Switching superconductivity in superconductor/ferromagnet bilayers by multiple-domain structures

We consider the effect of a multiple magnetic domain structure in a superconductor/ferromagnet bilayer, modeled by a ferromagnetic layer with a rotating magnetic moment. The domain walls in this model are of equal size as the domains, and are of Néel type. We study the superconducting critical temperature as a function of the rotation wavelength of the magnetic moment. The critical temperature of the bilayer is found to be always enhanced by the domain structure, and exhibits an interesting reentrant behavior.

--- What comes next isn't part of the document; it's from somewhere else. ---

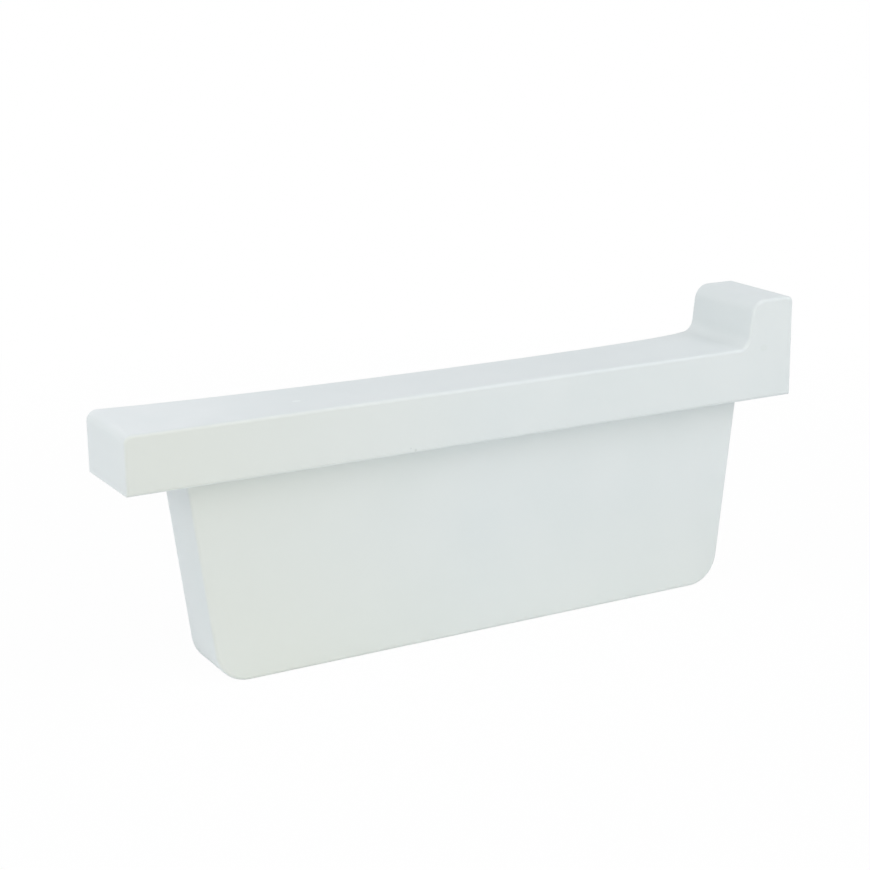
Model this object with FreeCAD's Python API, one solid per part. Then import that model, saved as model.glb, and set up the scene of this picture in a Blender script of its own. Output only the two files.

We suggest that this effect can be used for a new device where superconductivity may be controlled by the domain structure of the magnetic layer.

Figure 1

(Color online) Model: the moment $\mathbf{J}$ rotates in the F layer.

Figure 2

(Color online) $T_c$ vs $d_f$ for various $Q{\xi }_s$. Here $d_s=7\mathrm{nm}$. For $d_f\approx 5\mathrm{nm}$, corresponding to the dashed line, a switching effect can be observed between $Q=0$ (single domain F) and $Q{\xi }_s>0.56$.

Figure 3

(Color online) $T_c$ vs $Q{\xi }_s$ for $d_f=5\mathrm{nm}$ and various $d_s$. The thick curve corresponds to a cut along the dashed line in Fig. 2. The onsets for $d_s<7.44\mathrm{nm}$ behave like $\sqrt{Q-Q_{\mathrm{crit}}}$.